Конечно, большинство казаков, погуляв после похода несколько дней, и протрезвев, верные своему крестьянскому прошлому, понемногу экономили и накапливали добытое саблей, ибо мечтали о собственном хуторе и семейном гнёздышке где-то в зелёной беспредельности Дикого Поля. Зря надсмехались и глумились над ними кабацкие завсегдатаи, неисправимые пьянчуги, звали скупердяями.
Сама Сечь расположилась в верхней части острова и была окружена земляным валом и довольно глубоким рвом. Кое-где на валах стояли пушки и мортиры, чтобы отбивать возможные нападения врагов.
Центром же военной жизни был большой четырёхугольный майдан, где собирался совет. С трёх сторон окружали его длинные одноэтажные курени, в которых жили казаки.
Лет двадцать назад был на острове Базавлуке посол от цесаря Рудольфа, Эрих Лесото, который подробно описал жизнь запорожских казаков, но за эти двадцать лет Сечь во многом изменила свой облик. Во времена Лесото курени были плетённые из хвороста, обмазанные глиной и крытые шкурами от дождя. Только с того времени выросла и разбогатела Сечь. Вместо нищих полуземлянок появились крепкие бревенчатые здания, саженей по двадцать длиной и шесть шириной. С передней стороны каждый курень имел четыре окна, а с боковой стены - два узеньких окошка и двери с полукруглыми перекладинами и резными косяками, окрашенными в зелёный или красный цвет. Высокая трёхъярусная крыша низко надвигалась на окна, и три дымохода заметно возвышались над ней.

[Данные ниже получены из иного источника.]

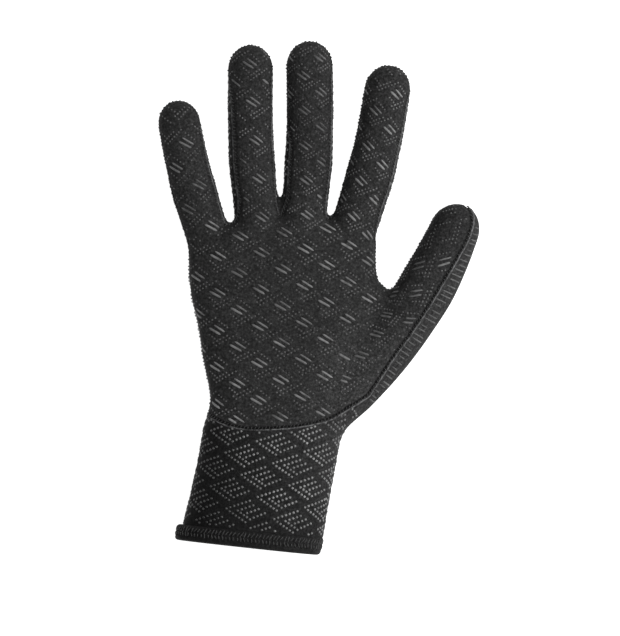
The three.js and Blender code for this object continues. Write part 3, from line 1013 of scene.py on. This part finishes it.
def hem_rings(profile, steps):
    """Rings round the mouth, one for each row of a profile."""
    angle = 2 * np.pi * np.arange(steps) / steps
    rings = []
    for down, proud, rib in profile:
        a = 1 + (HEM_START + down) / CUFF_LENGTH
        half_width, half_depth = MOUTH_SHARE * CUFF_WIDTH / 2, CUFF_DEPTH / 2
        swell = proud + rib * np.sin(angle * HEM_RIBS + down * 1.3)
        is_outside = proud > -0.5
        x = CUFF_SHIFT + CUFF_LEAN * a + HEM_SHIFT * is_outside
        y = -PALM_LENGTH / 2 - CUFF_LENGTH * a
        z = half_depth - REST_SINK + max(proud, 0)
        half_sizes = half_width + swell, half_depth + swell
        ring = section(angle, BODY_SQUARENESS, half_sizes, (x, y, z), math.radians(CUFF_TILT * a))
        ring[:, 2] = np.maximum(ring[:, 2], FLOOR_GAP if is_outside else HEM_INNER_FLOOR)
        rings.append(ring)
    return np.array(rings)


band = hem_rings(HEM_PROFILE, HEM_STEPS)
band_points = band.reshape(-1, 3)
number = np.arange(len(band_points)).reshape(-1, HEM_STEPS)
beside, below = np.roll(number, -1, axis=1), np.roll(number, -1, axis=0)
band_faces = np.stack([beside, np.roll(below, -1, axis=1), below, number], axis=-1).reshape(-1, 4)
# Painted shade: the hem darker towards its left
hem_painted_shade = 0.62 + 0.4 * smoothstep(band_points[:, 0] - CUFF_SHIFT - CUFF_LEAN, -20, 30)
add_piece("hem_band", band_points, band_faces, hem_cloth, "hem_cloth", ["cuff_hem"], {"tone": hem_painted_shade})

hem_threads = []
for start, stop, lean in HEM_THREAD_ROWS:
    pair = hem_rings([(start, HEM_THREAD_RISE, 0), (stop, HEM_THREAD_RISE, 0)], 2 * HEM_STEPS)
    length = np.concatenate([[0], np.cumsum(np.linalg.norm(np.diff(pair[0], axis=0), axis=1))])
    at = np.arange(0, length[-1], HEM_THREAD_PITCH)
    top, foot = (np.stack([np.interp(at, length, ring[:, k]) for k in range(3)], 1) for ring in pair)
    round_way = unit(np.roll(top, -1, axis=0) - np.roll(top, 1, axis=0))
    down_way = unit(foot - top)
    out_way = unit(np.cross(round_way, down_way))
    middle = (top + foot) / 2
    out_way *= np.sign(((middle - middle.mean(0)) * out_way).sum(1))[:, None]
    ok = middle[:, 2] > LOWEST_HEM_THREAD
    ways = down_way[ok], out_way[ok], round_way[ok]
    sizes = (stop - start) / 2, 0.1, 0.3, lean
    hem_threads.append(threads((middle - out_way * 0.08)[ok], *ways, *sizes))
add_piece("hem_stitches", *joined(hem_threads), thread_material("hem_thread_look", 0.01))


# The printed pattern

# A print, in mm: one motif's middle, the steps to the next one across and down, the motif's rows of dots
# (first dot, step, count) and its bars (middle, length, way, width)
PALM_PRINT = {
    "origin": (1.47, 29.58),
    "across": (11.18, -8.58),
    "down": (-11.6, -10.56),
    "rows": [
        ((-4.26, -2.29), (1.456, -1.066), 4),
        ((1.2, 4.62), (1.456, -1.066), 4),
        ((-2.08, -6.55), (1.87, 0.91), 5),
        ((-0.47, -7.96), (1.82, 0.95), 7),
    ],
    "bars": [((-1.18, -0.62), 7.3, (0.874, -0.486), 1.15), ((1.36, 0.85), 7.0, (0.843, -0.537), 0.9)],
}
# The cuff's and back's print: nested chevrons of dots
BACK_PRINT = {
    "origin": (-11.69, -88.46),
    "across": (8.48, -11.44),
    "down": (16.38, 5.98),
    "rows": [
        ((0.0, 0.0), (2.04, 0.66), 7),
        ((1.66, -1.45), (1.63, -1.12), 6),
        ((5.88, -1.09), (1.6, -1.14), 5),
        ((8.0, -0.42), (2.0, 0.68), 4),
        ((10.8, -2.36), (2.0, 0.68), 4),
        ((14.25, -4.7), (1.9, 0.74), 4),
    ],
    "bars": [],
}
# How far the print keeps from the seam, and how near to each other dots and bars of two parts may lie (mm)
DOT_MARGIN = 1.5
BAR_MARGIN = 1.6
PALM_DOT_GAP = 1.3
BACK_DOT_GAP = 1.2
BAR_GAP = 3.4
# The share along a finger where the dots of its back end
BACK_DOTS_END = 0.9
# How far dots keep from the hem, and the lowest of them (mm)
HEM_MARGIN = 0.6
LOWEST_DOT = 0.4
# Radius and height of a dot of the palm's and of the back's (mm)
PALM_DOT = (0.58, 0.2)
BACK_DOT = (0.78, 0.3)
# The height of a bar or rib at its middle (mm)
LINE_HEIGHT = 0.24
# The ribs on the thumb's outer strip (mm)
RIB_COUNT = 36
RIBS_START = 25
RIB_PITCH = 2.9
RIB_REACH = 26
RIB_WIDTH = 0.7
# The body, little, ring, middle and index finger, and the thumb: how bright the palm's bars are there,
# and the share along the part where they end
BAR_TONES = (1.0, 0.85, 0.62, 0.66, 0.85, 0.62)
BAR_ENDS = (FAR, 0.78, FAR, FAR, 0.9, 0.8)


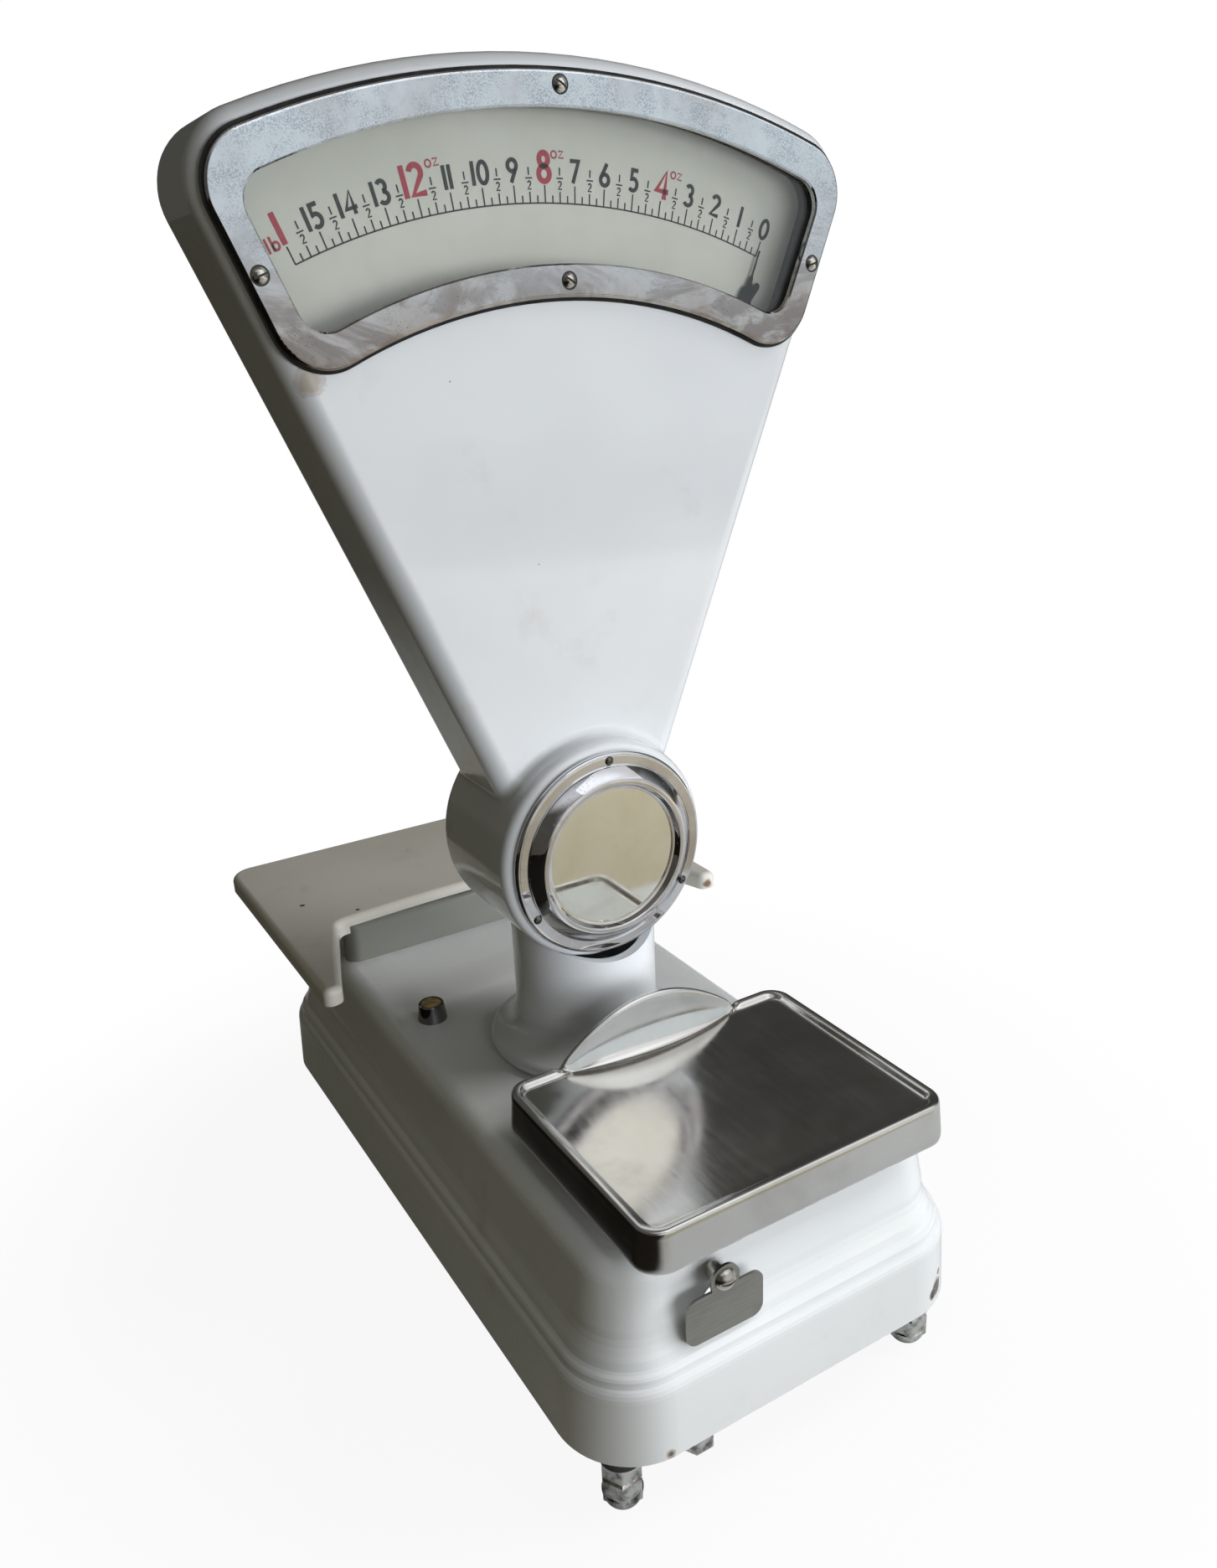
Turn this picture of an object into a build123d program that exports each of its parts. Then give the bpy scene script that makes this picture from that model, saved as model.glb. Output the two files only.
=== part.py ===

С четвертой стороны площади расположились военные сооружения: дом гетмана или кошевого, канцелярия (или писарня), суд и склады с оружием, пороховые погреба, кладовые с конской упряжью и всяким припасом и сокровищница, где хранили военные знамёна и трофеи. За ними шли дома для чужеземных послов и путешественников, для почтенных купцов Востока и Запада, различные мастерские и мелкие хозяйственные постройки.
И этот полный жизни остров манил к себе, как магнит, десятки тысяч народа. И чем дальше жили они от Сечи, тем заманчивей и прекрасней казалась она охолопленному крестьянину, голодному подмастерью или безземельному шляхтичу, что жил у магната вместо лакея, и монастырским хлопам, что отрабатывал "ради спасения души" лишний день барщины на монастырских полях, и тем более полунищему люду, ютящемуся в городах, и добывающему себе кусок хлеба подённой работой...
Для всех этих людей Запорожская Сечь была символом свободы. Это не была крепость с каменными стенами, железными воротами и глубокими рвами вокруг, но каждый знал, что это надёжное убежище, где можно чувствовать себя в полной безопасности и откуда никакие цепкие и когтистые лапы не могут выдрать его, чтобы причинить ему новое горе и новые притеснения. Здесь каждый мог выбрать себе дело или работу на свой вкус и по своим способностям.
Но и на Сечи не было равенства, как это казалось издалека. Не было и полной свободы, о которой мечтали тогдашние рабы. И все же была бездна между сечевой жизнью и тем, что было в деревнях, сёлах и городах. На Сечи каждый мог чувствовать себя человеком. Новичку сначала казалось, что здесь можно делать всё, что придёт ему в голову: работать, спать или рыбачить, охотиться или валяться на палящем солнце, если есть что на обед...
Однако новички быстро начинали понимать, что надо браться за какую-то работу, потому что никто не будет кормить его на халяву. И, отдохнув немного после долгого опасного путешествия, шёл товарищ наниматься на лодью казацкого старшины рыбачить, или в сечевые мастерские ремесленничать, или куда-то на хутор, к тому же старшине, потому что все земли и охотничьи и рыболовные угодья были давно распределены между знатью и богатыми степенными казаками, которые садились на землю.
И ещё вскоре они начинали понимать, что не стоит болтать всё, что думаешь, так как старшинские подхалимы пристально прислушивались по кабакам к казацким разговорам, и слишком болтливому новичку приходилось иногда испытать немало бед за лишние слова.
Старшина нарочно распространяла слухи о сечевой воле, про весёлую гульбу по кабакам, о беззаботной и сытой жизни, чтобы сманить на Сечь больше народа, ибо беднота нужна и пополнять военные потери от походов, и ловить рыбу и пасти несметные старшинские и военные отары и табуны, и ковать, и делать седла, сапоги и разную одежду, делать бочки и бочонки для рыбы и мёда, строить дома и лодки.